Ellen slowly shook her head. “Oh, Gene … I don’t think that’s enough.” She tapped the other side of the mirror, making soft tinkling sounds. “You have to do better to ensure she does what you want.”
Gene planted both hands on the counter and leaned forward. “So what do you want me to do? Threaten to kill her?”
She gave him that sidelong look for a moment … then averted her eyes.
Gene straightened himself up again. “That’s what I thought.”
Ellen sighed. “Okay, you want to know what I think? I think that … that it’s always an option best left on the table.”
Gene frowned a little. A growing sense of horror threatened to make him do more, but he managed to stamp it down. This wasn’t the first time Ellen had said something morally ambiguous. He just chalked it up to desperation. “I’ll think about it.”
Ellen smiled and shook her head again. “My love for you, Gene, grows each and every time I see you … but you can still piss me off sometimes.”
“What?
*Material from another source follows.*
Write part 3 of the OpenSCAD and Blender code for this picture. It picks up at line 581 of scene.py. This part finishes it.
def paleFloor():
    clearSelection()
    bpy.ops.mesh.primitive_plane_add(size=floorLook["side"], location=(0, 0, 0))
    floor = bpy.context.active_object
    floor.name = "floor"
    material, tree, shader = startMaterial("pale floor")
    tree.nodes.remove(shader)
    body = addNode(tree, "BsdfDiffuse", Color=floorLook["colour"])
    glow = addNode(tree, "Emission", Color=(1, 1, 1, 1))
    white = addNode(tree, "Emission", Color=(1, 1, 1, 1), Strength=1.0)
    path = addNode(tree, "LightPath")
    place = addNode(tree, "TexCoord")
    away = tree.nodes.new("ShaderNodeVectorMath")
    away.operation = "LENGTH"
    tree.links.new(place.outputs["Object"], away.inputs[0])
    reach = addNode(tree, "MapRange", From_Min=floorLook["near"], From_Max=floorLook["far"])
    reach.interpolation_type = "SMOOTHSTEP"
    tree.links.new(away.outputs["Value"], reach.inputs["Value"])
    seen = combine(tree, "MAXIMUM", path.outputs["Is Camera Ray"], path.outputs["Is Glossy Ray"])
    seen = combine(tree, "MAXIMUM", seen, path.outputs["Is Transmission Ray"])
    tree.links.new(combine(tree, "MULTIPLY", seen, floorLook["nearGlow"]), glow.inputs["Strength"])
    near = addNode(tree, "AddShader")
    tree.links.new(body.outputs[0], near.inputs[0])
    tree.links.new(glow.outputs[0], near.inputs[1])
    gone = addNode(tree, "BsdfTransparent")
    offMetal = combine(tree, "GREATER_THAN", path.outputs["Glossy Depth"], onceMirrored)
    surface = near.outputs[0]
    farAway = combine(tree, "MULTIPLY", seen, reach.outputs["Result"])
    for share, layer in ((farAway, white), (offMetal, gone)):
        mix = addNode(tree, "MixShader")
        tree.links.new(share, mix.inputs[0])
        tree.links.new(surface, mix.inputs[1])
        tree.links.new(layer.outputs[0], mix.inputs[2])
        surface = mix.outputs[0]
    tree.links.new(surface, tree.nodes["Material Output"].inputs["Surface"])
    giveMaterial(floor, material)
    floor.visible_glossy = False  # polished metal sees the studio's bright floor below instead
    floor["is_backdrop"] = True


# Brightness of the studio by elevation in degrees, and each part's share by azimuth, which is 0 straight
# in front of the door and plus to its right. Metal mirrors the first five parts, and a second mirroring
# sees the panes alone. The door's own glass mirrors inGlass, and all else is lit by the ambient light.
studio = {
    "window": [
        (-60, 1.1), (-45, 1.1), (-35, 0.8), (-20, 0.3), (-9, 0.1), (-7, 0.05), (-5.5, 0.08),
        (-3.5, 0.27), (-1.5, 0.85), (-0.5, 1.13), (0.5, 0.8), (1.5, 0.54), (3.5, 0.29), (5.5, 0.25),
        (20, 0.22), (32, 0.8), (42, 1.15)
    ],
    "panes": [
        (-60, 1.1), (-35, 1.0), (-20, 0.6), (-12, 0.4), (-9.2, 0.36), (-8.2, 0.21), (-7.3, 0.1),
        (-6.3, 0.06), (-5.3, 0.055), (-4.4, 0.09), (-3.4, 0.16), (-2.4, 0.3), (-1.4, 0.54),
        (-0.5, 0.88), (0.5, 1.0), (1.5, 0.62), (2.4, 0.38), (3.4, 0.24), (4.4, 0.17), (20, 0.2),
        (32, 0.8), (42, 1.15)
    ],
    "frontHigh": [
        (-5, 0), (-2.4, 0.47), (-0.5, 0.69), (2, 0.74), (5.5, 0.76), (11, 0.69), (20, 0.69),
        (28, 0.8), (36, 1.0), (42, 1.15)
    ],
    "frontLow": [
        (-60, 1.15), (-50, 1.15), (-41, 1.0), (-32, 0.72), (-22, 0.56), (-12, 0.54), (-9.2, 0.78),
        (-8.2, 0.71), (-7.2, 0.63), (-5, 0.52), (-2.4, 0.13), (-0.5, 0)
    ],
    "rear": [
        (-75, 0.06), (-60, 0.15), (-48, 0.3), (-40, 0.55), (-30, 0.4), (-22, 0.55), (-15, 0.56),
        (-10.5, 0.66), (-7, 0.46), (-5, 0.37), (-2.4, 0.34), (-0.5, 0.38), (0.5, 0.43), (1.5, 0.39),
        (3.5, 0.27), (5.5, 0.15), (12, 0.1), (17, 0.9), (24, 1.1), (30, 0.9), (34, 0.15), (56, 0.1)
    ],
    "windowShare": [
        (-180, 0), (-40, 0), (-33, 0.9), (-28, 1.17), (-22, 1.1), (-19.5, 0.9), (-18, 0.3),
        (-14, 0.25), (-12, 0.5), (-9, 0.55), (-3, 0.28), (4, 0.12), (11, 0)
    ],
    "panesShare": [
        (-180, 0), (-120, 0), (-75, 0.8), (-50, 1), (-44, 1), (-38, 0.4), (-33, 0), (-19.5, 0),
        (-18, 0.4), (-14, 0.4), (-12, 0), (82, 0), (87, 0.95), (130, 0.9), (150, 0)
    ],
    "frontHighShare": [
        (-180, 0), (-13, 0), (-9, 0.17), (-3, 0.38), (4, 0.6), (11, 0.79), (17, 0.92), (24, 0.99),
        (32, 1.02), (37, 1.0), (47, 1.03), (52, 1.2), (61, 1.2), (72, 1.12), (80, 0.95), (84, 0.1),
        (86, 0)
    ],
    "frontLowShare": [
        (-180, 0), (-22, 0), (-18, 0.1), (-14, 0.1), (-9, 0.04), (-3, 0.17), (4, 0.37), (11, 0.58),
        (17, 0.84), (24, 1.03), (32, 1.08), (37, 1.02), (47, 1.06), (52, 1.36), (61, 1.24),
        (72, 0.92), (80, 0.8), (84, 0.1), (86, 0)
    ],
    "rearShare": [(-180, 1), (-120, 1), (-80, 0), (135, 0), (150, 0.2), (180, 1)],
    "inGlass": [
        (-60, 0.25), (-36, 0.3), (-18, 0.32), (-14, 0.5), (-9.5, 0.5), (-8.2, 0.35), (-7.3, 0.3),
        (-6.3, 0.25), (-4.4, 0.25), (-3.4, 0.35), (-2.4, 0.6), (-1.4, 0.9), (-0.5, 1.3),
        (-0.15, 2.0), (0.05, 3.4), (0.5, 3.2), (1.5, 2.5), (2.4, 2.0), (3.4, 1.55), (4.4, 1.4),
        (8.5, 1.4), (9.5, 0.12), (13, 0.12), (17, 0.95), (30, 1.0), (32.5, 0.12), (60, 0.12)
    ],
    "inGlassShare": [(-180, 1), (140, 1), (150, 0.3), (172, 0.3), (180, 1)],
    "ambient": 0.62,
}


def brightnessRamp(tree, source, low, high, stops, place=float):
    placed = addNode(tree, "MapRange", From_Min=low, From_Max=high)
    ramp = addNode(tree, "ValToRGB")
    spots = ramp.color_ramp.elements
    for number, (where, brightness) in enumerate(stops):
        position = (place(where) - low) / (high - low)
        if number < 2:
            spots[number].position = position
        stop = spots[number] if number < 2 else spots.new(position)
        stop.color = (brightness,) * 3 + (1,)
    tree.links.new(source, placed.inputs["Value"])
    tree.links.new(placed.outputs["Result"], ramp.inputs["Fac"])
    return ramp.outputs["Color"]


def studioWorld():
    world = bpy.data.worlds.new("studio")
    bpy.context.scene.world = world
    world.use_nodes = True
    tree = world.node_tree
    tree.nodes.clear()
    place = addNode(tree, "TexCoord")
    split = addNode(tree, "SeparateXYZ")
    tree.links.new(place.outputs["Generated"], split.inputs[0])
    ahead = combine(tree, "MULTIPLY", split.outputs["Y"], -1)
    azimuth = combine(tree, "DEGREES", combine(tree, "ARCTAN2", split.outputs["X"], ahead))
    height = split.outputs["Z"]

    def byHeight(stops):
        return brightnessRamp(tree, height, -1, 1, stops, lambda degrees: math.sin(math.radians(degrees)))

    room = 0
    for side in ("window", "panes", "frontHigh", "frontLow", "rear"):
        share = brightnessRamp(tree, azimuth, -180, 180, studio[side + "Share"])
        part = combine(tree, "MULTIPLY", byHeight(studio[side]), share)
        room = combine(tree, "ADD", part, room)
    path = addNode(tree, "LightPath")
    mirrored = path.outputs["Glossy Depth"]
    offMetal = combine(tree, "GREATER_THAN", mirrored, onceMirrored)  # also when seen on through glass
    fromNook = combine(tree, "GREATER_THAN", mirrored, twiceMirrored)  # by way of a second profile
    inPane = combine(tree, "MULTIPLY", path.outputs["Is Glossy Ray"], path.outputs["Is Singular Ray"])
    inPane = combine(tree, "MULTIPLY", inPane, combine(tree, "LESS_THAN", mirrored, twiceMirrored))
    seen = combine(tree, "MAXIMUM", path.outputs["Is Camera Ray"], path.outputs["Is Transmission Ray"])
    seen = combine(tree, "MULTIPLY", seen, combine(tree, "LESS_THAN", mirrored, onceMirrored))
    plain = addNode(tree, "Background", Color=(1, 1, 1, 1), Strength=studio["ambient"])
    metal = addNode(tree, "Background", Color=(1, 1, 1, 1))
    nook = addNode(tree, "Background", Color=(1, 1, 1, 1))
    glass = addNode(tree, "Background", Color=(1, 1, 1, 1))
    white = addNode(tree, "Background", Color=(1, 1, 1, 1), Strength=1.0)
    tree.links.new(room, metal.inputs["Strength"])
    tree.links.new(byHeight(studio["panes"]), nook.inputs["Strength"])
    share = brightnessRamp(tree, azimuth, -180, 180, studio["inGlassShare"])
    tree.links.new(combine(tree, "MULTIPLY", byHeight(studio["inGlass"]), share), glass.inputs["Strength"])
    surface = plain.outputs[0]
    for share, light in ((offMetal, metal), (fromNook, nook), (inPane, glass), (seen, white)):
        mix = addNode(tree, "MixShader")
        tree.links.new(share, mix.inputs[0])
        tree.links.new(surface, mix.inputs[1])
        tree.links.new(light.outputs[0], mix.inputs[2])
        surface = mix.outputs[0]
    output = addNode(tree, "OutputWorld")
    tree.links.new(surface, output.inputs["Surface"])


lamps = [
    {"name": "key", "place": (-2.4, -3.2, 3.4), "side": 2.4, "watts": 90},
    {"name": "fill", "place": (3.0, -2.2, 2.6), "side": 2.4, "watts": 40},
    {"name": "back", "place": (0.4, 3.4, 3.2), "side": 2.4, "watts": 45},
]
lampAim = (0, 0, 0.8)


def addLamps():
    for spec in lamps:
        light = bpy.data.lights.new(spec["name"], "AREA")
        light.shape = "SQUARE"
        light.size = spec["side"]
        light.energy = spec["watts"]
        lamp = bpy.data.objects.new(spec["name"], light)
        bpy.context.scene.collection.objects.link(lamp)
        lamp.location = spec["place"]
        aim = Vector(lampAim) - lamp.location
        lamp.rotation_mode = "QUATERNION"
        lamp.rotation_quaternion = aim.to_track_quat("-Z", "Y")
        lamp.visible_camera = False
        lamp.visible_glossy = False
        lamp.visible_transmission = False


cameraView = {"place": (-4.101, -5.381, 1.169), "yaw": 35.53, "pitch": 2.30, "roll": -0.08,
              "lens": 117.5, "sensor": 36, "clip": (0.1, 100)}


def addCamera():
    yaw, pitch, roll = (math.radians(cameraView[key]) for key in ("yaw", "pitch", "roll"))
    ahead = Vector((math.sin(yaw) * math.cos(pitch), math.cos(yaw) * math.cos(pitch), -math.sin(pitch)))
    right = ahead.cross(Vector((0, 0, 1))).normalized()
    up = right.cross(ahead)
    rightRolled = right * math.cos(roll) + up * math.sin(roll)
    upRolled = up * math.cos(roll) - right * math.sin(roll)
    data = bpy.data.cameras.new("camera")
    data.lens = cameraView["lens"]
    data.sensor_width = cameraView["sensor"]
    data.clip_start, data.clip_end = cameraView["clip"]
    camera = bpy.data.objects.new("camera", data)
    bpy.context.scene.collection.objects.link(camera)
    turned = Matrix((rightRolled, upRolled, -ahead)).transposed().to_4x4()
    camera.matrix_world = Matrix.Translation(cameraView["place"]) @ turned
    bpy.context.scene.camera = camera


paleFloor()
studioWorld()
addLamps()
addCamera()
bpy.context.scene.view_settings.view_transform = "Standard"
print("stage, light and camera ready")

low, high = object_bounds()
What did I do?”
“You said you’d ‘think about it.’ That means you’re just humoring me.”
He scratched the back of his neck. He hated it when she saw right through him like this, but given his choice of words, it was entirely his fault this time. “Look, you just don’t know Jill very well, love. If I threatened her, it might make her screw us over for sure.”
“Well, since money seems to be our only obstacle left standing, it stands to reason that you should do whatever you can to get it.”
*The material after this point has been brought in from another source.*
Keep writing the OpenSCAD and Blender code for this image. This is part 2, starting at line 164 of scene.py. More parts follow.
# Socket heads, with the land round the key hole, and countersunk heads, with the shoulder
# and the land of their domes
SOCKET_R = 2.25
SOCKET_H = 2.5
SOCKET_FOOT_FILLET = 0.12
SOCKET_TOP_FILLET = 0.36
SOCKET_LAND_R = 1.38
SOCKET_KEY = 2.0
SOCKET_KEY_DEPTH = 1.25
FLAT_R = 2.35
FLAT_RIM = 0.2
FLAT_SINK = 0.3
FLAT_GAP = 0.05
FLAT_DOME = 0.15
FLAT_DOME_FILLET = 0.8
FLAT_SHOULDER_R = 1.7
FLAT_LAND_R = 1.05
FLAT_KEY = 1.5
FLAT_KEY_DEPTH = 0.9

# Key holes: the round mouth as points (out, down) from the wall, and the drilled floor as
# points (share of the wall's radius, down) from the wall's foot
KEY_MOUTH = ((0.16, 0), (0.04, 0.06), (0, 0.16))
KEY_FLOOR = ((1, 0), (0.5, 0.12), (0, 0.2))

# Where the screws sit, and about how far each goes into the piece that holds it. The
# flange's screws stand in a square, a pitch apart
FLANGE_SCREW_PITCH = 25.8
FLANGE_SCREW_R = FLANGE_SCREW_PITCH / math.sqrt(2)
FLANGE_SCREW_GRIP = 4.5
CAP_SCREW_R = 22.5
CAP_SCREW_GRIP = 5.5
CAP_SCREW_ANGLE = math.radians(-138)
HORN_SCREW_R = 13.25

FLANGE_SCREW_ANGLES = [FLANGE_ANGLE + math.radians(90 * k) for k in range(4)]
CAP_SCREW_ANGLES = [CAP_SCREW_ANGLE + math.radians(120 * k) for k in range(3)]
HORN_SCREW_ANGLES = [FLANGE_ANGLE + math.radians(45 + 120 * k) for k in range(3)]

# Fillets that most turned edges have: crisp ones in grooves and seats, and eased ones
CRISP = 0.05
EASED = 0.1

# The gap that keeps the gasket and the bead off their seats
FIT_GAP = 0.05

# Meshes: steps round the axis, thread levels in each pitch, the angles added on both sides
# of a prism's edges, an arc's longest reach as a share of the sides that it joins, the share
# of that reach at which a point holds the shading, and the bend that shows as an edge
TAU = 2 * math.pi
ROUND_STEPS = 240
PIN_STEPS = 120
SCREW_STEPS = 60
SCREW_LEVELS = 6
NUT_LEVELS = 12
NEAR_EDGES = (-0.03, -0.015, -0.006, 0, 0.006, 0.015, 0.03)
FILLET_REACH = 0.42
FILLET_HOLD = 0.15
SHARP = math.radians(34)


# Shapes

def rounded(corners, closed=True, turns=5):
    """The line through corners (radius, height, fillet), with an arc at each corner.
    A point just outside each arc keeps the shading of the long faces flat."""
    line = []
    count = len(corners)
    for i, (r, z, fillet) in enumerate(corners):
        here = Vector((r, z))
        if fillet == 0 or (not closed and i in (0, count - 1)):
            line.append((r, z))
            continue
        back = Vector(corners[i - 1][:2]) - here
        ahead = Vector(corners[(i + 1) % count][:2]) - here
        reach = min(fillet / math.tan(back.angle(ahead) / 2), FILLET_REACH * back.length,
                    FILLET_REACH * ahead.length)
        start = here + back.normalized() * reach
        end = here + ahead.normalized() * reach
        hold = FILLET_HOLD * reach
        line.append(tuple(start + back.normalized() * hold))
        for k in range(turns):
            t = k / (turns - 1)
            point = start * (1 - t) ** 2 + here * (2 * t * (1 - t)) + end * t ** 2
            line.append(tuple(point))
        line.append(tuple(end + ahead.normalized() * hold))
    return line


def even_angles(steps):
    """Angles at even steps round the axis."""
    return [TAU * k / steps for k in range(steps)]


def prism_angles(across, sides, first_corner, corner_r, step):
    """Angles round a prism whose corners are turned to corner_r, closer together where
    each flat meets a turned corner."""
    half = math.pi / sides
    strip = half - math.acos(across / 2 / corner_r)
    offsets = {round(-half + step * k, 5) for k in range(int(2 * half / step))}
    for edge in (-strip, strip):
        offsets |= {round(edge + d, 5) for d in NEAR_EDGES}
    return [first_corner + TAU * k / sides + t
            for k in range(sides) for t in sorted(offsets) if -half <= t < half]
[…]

“Actually, it’s not our only obstacle. Having a hefty budget would be great, but we would still need a mage willing enough to cast the spell.”
“The Rending Spell,” Ellen said, reciting the name as tenderly as one would the name of a famous jewel. “Have you been talking to any mages about it?”
Gene stifled the urge to laugh. “My dear, I haven’t even begun … and even if I did, I wouldn’t do the asking myself. If you were to say ‘Rending Spell’ in a community of mages, you’d run the chance of getting chased right out of town. Finding the right person won’t be easy. He or she would have to be both naïve and powerful. If you’re naïve, then you’re young; if you’re powerful, then you’re old. There’s virtually no middle ground.”
“What was it you once said to me?” Ellen asked, running her fingers down a lock of hair. “‘Whatever’s hard is worth doing?’”
“‘Whatever’s worth doing is never easy.’ Close enough, and it’s absolutely true. I’ll find someone, don’t you worry.”
“I suggest you find someone young—someone who shows promise.”
“And then wait till he gets powerful? That’ll take a long time.”
“Don’t worry about the wait. Trust me, it will work out.” When Ellen was in mid-sentence, she started to disappear. “You’re fading. Remember, find someone young—a black mage.”
Gene reached out a hand. “Yes, Ellen. I love you!”
“And I lo—”
She was gone, replaced by Gene’s own startled reflection. His heart sank a little, frustrated at how the time had seemed to fly by. Still, he had seen her again, and it had lifted his spirits. True, she had made him squirm a little, but it was one thing he loved about her because it made the two of them alike. He was primarily a lawyer, after all; it was partly his job to make supposed eyewitnesses squirm on the stand. He pictured Ellen as a lawyer herself and chuckled.
As he blew out the candles, he thought of her last words: Find someone young. Well, that was easy enough. There was certainly one kind of place where promising young mages gathered.